Die Wissenschaftler untersuchten darüber hinaus Daten über die Ausmaße von Kriegen, um militärische Konflikte zwischen Ländern zu identifizieren, einschließlich Androhungen von militärischer Gewalt, das Zeigen militärischer Macht oder der Einsatz von Gewalt bis hin zu Kriegen. Die Wissenschaftler verglichen die Mitgliedschaft der Staaten in Handelsbündnissen mit ihren militärischen Konflikten und fanden dabei heraus, dass Handelspartner bis zu 45 Prozent weniger in gewaltsame Auseinandersetzungen verwickelt waren.
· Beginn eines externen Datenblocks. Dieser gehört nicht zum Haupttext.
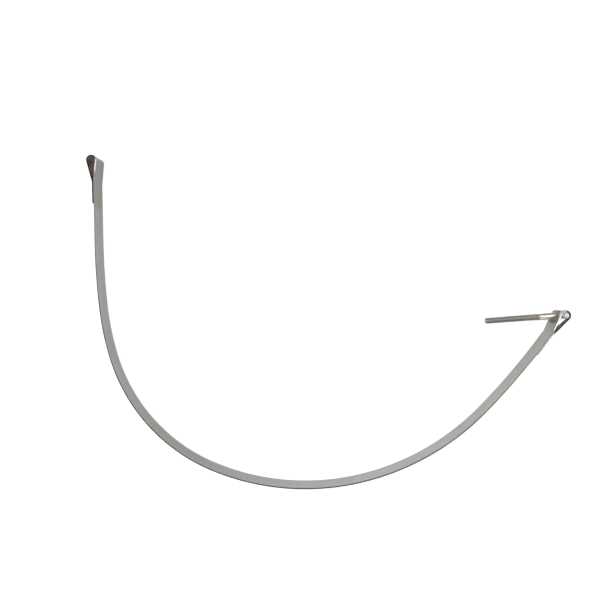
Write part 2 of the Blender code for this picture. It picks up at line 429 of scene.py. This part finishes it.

Kam es dennoch zwischen den wirtschaftlichen Partnern zu militärischen Kampfhandlungen, so führten diese mit geringerer Wahrscheinlichkeit auch zum Krieg: Während militärische Auseinandersetzungen bei Ländern ohne gegenseitige Handelsabkommen in elf Prozent aller Fälle zu Kriegen eskalierten, so passierte dies nur in zwei Prozent der Länder mit gegenseitigen Wirtschaftsabkommen.

Auch unter Berücksichtigung weiterer Faktoren werden laut Mansfield die Ergebnisse bestätigt. So spielte es beispielsweise weder eine Rolle, ob die Länder politische Verbündete waren oder nicht, noch ob sie demokratisch oder undemokratisch regiert wurden. Ein ausgedehnter Handelsverkehr alleine genügte dagegen nicht, um die Möglichkeit von Feindseligkeiten zwischen den Ländern zu verhindern – der Vertrag an sich spielte die entscheidende Rolle. "Die Handelsrate selbst wirkt sich nur geringfügig auf militärische Konflikte aus", meint Mansfield, "formelle Vereinbarungen, die den Handelsverkehr strukturieren, sind in dieser Hinsicht sehr viel wichtiger".
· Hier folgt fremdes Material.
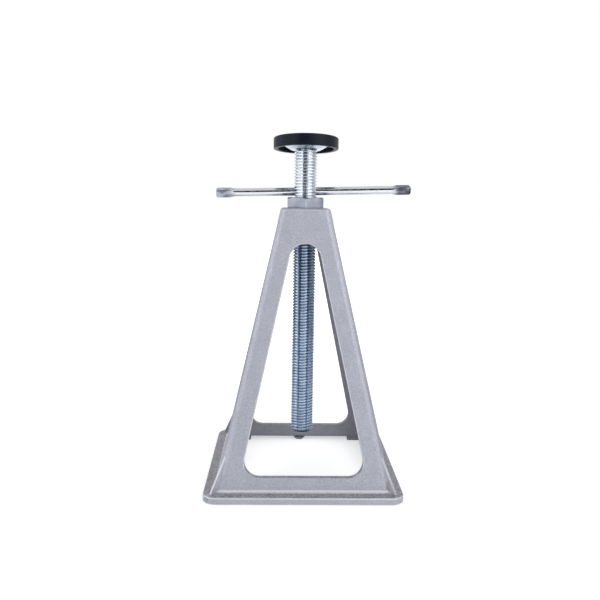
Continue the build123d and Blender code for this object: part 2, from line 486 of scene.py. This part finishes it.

Der ausschlaggebende Nutzen gegenseitiger Handelsabkommen ist, dass für die betroffenen Länder ausreichend gewährleistet wird, dass der Nutzen des Handels sich bis in die absehbare Zukunft erstrecken wird. "Ohne ein formelles Handelsabkommen könnten sich die Länder darum sorgen, dass sich die wirtschaftlichen Beziehungen mit ihren größten Handelspartnern in der Zukunft verschlechtern könnten", erklärt er, "da bindende Abkommen die wirtschaftliche Zusammenarbeit zwischen den Mitgliedern aufrecht erhalten und militärische Kampfhandlungen diesen Übereinkommen Schaden könnten, verhindern sie somit politische Konflikte zwischen den Beitrittsländern."

"Bisher wurde viel darüber diskutiert, ob Freihandelsabkommen den Ländern und ihren Bürgen mehr Schaden oder Nutzen bringen, aber es wurde wenig auf ihre politischen Auswirkungen geachtet", meint Mansfield. Er weist darauf hin, dass ihre Ergebnisse nun darlegen, wie Wirtschaft und Politik in der neuen Weltwirtschaft gegenseitig beeinflussen. "Regierungen, die Wirtschaftsabkommen beigetreten sind, gehen mit höherer Wahrscheinlichkeit der Gefahr eines Konfliktes aus dem Weg, da sie wichtige wirtschaftliche Beziehungen nicht gefährden wollen. Wirtschaft und Politik sind so miteinander vereint", erklärt er.